Negotiations to save a Gazprom-led consortium charged with developing one of the world's biggest natural gas fields continued Friday, sources close to the consortium said as a Kremlin-imposed deadline drew near.
Gazprom's partners in the Shtokman Development Consortium, Statoil and Total, were in St. Petersburg attempting to hammer out a new agreement.
"The process is ongoing. Nothing more to say," a spokesman for Gazprom said Friday.
Christophe de Margerie, chief executive of France's Total, and Helge Lund, head of Norway's Statoil, met with Gazprom chief executive Alexei Miller at Gazprom's stand at the St. Petersburg International Economic Forum to discuss Shtokman's terms, Gazprom said.
The Kremlin is loath to permit the failure of the flagship project to exploit the giant Shtokman field, which holds 3.9 trillion cubic meters of gas — more than the entire Norwegian continental shelf.
One investor consortium has already failed. The project aims to extract gas from the seabed of the stormy Barents Sea.
Industry sources have said the Kremlin was hoping to announce progress at the forum, a traditional venue for flagship deals.
President Vladimir Putin last month went so far as to instruct the partners to strive for a final investment decision on the project, which had eluded them for more than a year.
But talks centered instead on a new framework agreement for the project, whose current shareholder pact expires July 1. Much of the design work has been thrown out and staff at the consortium's offices slashed, sources have said.
The consortium is leaning strongly toward an LNG-only version of the Shtokman development plan. This would abandon plans to pipe half the gas output to Russia's mainland for sale through the Nord Stream pipeline and instead focus on seaborne deliveries of the super-cooled liquefied natural gas.
Gazprom has said this year that it is looking to bring in new partners, but Total and Statoil have not said they plan to quit the project.
Media reports have identified Royal Dutch Shell, already a partner of Gazprom in the Sakhalin-2 LNG project, as a likely third partner for Shtokman to help spread risk.
The International Oil Daily, a newsletter, reported Friday that Shell would replace Total in the consortium. The report, quoting sources close to Gazprom, said the changes were understood to have been approved by Putin.
Putin hosted a meeting of top foreign and Russian energy executives late Thursday night and told Shell CEO Peter Voser that he would welcome greater cooperation with Shell in Russia.
Such expressions of support have been made in the past, but not necessarily as a precursor to deals.
Analysts say Shell could also be a logical choice because of its large LNG portfolio and its marketing power.
The current shareholder agreement gives exclusive marketing rights to Gazprom, but analysts have speculated privately on a marketing role for Shell.

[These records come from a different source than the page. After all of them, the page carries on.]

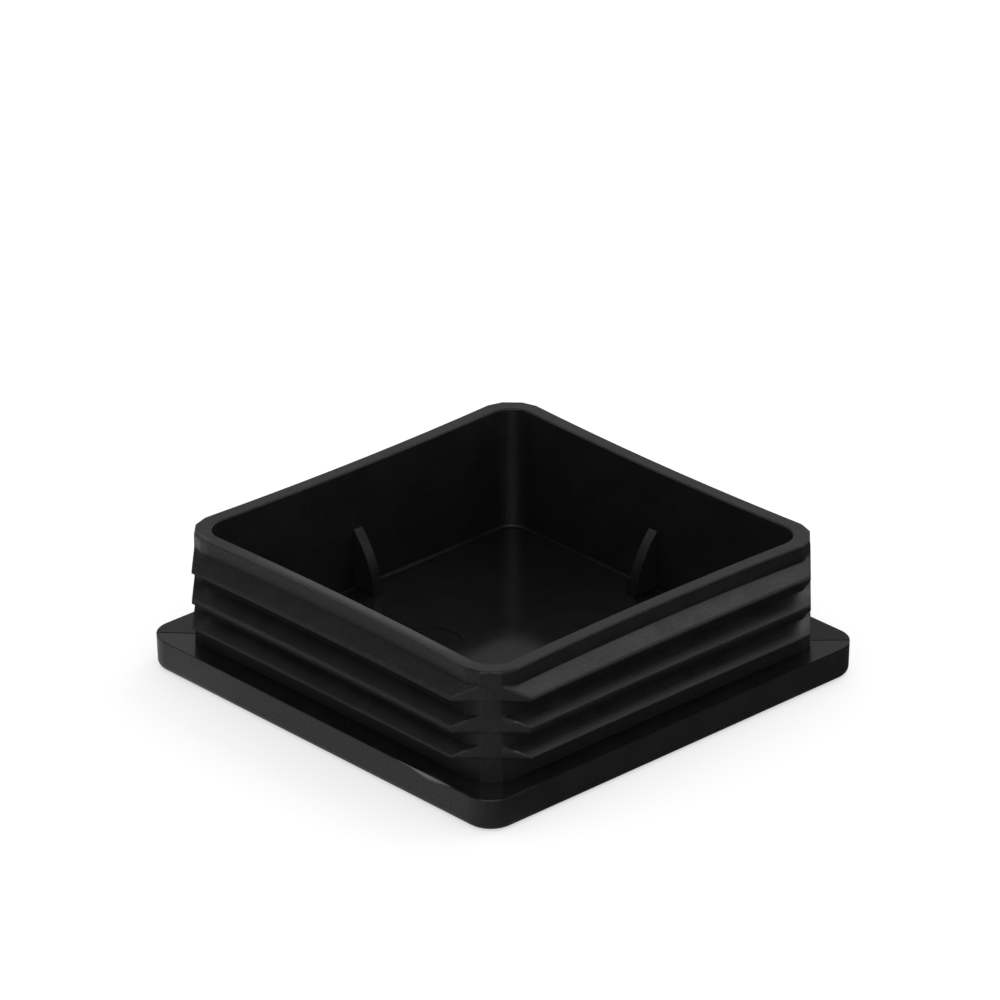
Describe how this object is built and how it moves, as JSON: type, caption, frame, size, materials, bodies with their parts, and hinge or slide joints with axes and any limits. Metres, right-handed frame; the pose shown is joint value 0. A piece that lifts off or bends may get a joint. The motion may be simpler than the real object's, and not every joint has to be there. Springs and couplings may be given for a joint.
{
  "type": "tube end cap",
  "caption": "Push-in end cap for a hollow square tube: a flat square head with rounded edges, and a hollow plug whose walls carry thin sloping fins that grip the tube.",
  "frame": {"origin": "middle of the square show face, on which the cap lies", "axes": "+Z square to the show face, toward the open end of the plug; X and Y square to the flat sides of the head"},
  "size_m": [0.08, 0.08, 0.0238],
  "materials": {
    "end_cap": "black polyethylene, finely stippled walls with a low sheen and a smoother seat"
  },
  "bodies": {
    "root": {"end_cap": "end_cap"}
  },
  "joints": []
}
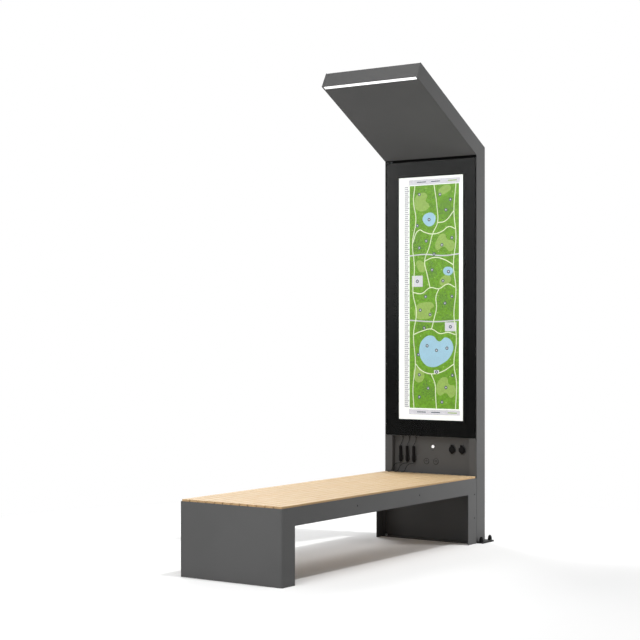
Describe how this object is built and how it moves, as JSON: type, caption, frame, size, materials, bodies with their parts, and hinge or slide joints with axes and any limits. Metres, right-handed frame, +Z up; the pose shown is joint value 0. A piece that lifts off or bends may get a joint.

Shtokman was discovered in Soviet times, but development of the remote Arctic deposit has been repeatedly delayed by changes in development plans and cost estimates.
The latest blow to the field's development has come from the shale gas revolution in the United States, which made exports of LNG to the continent unattractive. Gas consumption in Europe also fell due to the economic downturn.
Gazprom has a 51 percent stake in the group, while Total has 25 percent and Statoil has 24 percent.
Shell and Statoil declined to comment.
"There are far too many rumors," a Total spokesman said.